That time is perishable. An hour your team does not bill is revenue you never get back, the way an airline never resells a seat once the flight has left. An open billable role, then, is not a quiet line on a headcount plan. It is a desk that should be earning fees and is not, while the client work waits, gets down-leveled to someone more senior, or goes to a faster competitor.
At your firm's bill rates, every empty seat is fees you do not bill and margin you do not keep. This calculator is built to help you find out how much.
Built on published professional-services benchmarks and the direct-attribution methodology firms use to value billable capacity. It is intended for educational purposes. Estimates are directional and do not represent the actual practices or results of any specific firm.
Defaults reflect published professional-services benchmarks drawn from the sources cited below. Input your own figures for a more accurate estimate.
The calculator waterfalls through three finance-accepted approaches. Direct fee attribution where the role bills, an output multiplier where it does not, and a hard-dollar cost floor that requires no revenue assumptions at all. Every figure is gated by your own billable-utilization rate.
The cleanest case in the series. A billable consultant's product is their time, sold at a known rate, so the fees an empty seat fails to bill are directly knowable.
bill rate × billable hours per day × utilization × days unfilled
For leadership and non-billable roles, where fees are not attributed to one person. Revenue per employee per working day, scaled to the firm's output.
(monthly salary × 12 × multiplier) / 260 working days × days unfilled
No revenue assumptions.
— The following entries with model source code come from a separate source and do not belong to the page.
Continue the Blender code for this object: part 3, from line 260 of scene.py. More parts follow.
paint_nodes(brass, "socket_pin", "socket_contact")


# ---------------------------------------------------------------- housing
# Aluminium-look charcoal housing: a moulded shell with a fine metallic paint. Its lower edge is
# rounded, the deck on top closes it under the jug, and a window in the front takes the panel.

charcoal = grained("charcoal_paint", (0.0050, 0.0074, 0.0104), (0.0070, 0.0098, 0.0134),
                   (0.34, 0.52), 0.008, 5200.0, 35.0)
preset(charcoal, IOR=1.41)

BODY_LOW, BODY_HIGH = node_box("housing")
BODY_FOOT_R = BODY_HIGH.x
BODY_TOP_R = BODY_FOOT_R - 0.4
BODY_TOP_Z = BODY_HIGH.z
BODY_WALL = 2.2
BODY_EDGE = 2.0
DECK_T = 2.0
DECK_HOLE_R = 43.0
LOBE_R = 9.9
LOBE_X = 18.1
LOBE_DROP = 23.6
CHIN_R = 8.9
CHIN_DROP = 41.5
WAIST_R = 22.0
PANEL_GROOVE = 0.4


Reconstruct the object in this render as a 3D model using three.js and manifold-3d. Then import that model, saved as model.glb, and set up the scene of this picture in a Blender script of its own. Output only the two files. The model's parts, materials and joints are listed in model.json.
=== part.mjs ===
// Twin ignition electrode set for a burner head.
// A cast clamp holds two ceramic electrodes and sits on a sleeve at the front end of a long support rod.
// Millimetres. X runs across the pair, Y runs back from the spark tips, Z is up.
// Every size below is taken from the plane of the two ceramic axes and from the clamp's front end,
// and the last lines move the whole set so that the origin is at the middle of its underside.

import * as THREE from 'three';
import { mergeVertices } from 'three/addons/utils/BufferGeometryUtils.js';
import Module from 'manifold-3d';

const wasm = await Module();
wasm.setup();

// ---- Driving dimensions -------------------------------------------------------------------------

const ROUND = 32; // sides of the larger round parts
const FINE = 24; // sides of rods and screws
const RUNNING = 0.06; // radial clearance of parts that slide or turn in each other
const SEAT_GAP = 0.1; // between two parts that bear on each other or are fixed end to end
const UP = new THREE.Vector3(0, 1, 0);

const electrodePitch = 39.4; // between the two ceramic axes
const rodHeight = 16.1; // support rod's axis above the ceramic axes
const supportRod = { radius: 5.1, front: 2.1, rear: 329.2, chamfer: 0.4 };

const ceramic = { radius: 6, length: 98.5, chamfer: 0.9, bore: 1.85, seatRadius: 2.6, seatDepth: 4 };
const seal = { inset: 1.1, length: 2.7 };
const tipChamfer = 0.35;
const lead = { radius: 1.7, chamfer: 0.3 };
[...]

Just the hard cost of bridging an open seat with an independent or staff-augmentation contractor at a premium over a loaded employee.
daily premium cost × days unfilled × share covered by contract labor
Demand is there: pipelines are full and clients are waiting. What is missing is the people to bill against it, and every week a seat sits open is fees that perish and utilization that slips. The firms protecting margin in a tight market are the ones that can staff billable roles faster than they lose them. That is what translating an open seat into fees at risk is built to make visible.